In Trinity case, Canada’s Supreme Court strikes religious liberty a devastating blow

By Jonathon Van Maren

June 18, 2018 (LifeSiteNews) – On Friday, June 15, the Supreme Court of Canada threw out a quarter-century of legal precedent on religious liberty by deciding, by a margin of 7-2, that it was “proportionate and reasonable” for the law societies of British Columbia and Ontario to refuse accreditation to any law students coming from Trinity Western University due to TWU’s much-maligned “community covenant.” The covenant, which students who choose to attend Trinity agree to, is a lifestyle policy that asks students to adhere to biblical codes of conduct, including the restriction of sexual activity to heterosexual marriage.

It was this covenant—again, a code of conduct for a small, privately-funded evangelical university that nobody has to attend if they don’t want to—that led law societies to claim that students coming from a TWU law school would not be able to escape their particular bias, and thus should not be accredited. Their presumption, apparently, is that people who have a specific set of religious beliefs are incapable of also reading the law as it is written, and that only those who heartily endorse every jot and tittle of what is legally permitted can function as lawyers. Ironically, the Court even managed to claim that their decision was being made as a nod to diversity, when their decision actually struck a devastating blow to diversity in the public square.

In fact, Chris Selley, a rather crotchety atheist over at the National Post, said as much in a column where he noted that the decision instead struck a blow to religious liberty and overturned decades of legal consensus. “The Supreme Court of Canada struck a brave blow on Friday for LGBTQ students who would be compelled to attend a proposed law school at Trinity Western University,” he wrote, “a small, private, evangelical Christian school in Langley, B.C., whose ‘community covenant’ prohibits sexual relations except among married men and women. That is to say, they struck a blow for nobody.”

Further, Selley noted, every single justice who ruled against Trinity admitted that TWU’s religious freedoms were being violated, but brushed that fact off as justified, citing the never-defined, vague concept of “charter values” as justification—an extraordinarily dangerous precedent that will surely be used by others to silence those they disagree with in the future. They dismissed the violation of religious liberty as one of “minor significance,” something strongly rebutted in a blistering dissent written by justices Suzanne Cote and Russell Brown.

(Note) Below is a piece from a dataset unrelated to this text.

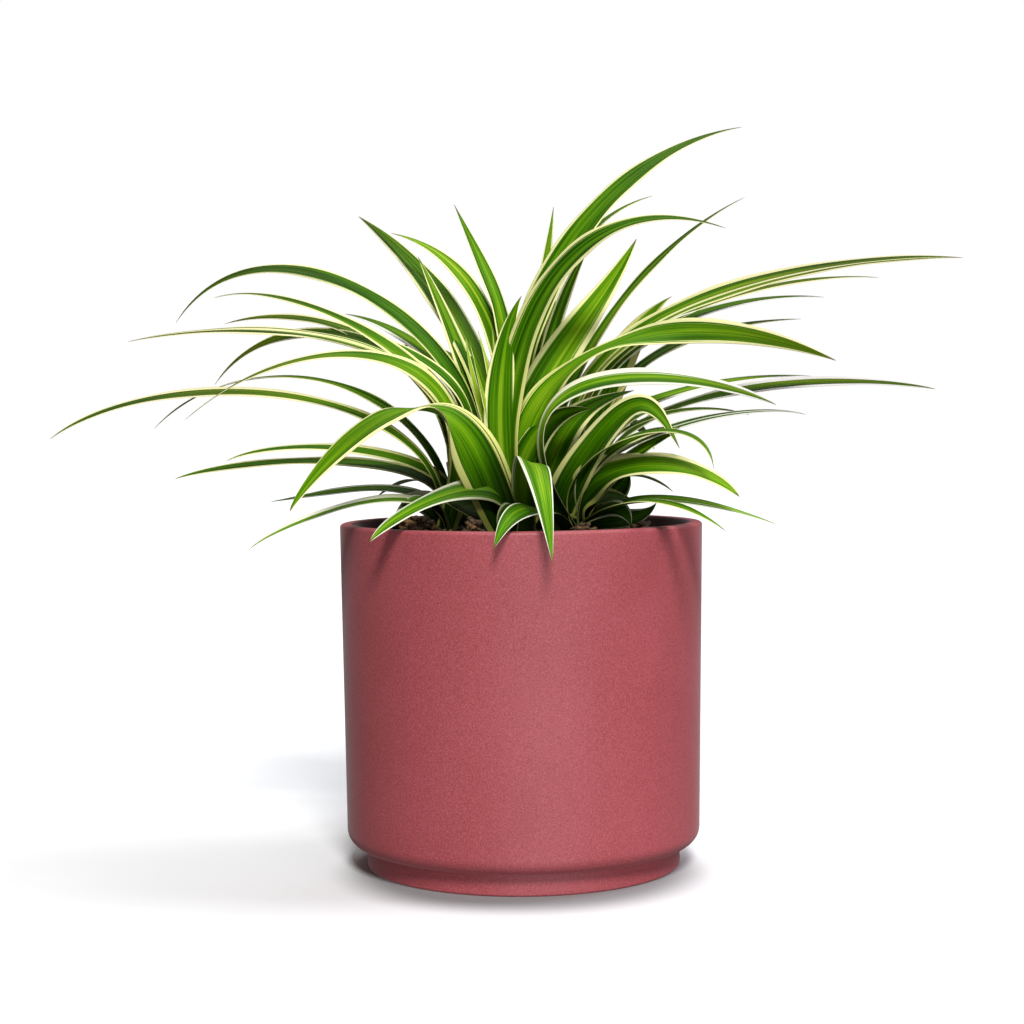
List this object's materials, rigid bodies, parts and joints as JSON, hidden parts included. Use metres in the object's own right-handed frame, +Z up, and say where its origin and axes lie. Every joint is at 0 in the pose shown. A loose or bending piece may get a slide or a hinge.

“The state and state actors (like the law societies)—not private institutions like TWU—are constitutionally bound to accommodate difference in order to foster pluralism is public life,” the dissenting justices wrote. “Equating approval (of Trinity Law) to condonation (of the covenant) turns the protective shield of the Charter into a sword by effectively imposing Charter obligations on private actors.” Further, they noted, the idea of “charter values”—again, an undefined concept—is “entirely the product of idiosyncrasies of the judicial mind that pronounces them to be so.” In other words? “Charter values” will be used to silence and censure whichever group that a judge decides is deserving of such treatment.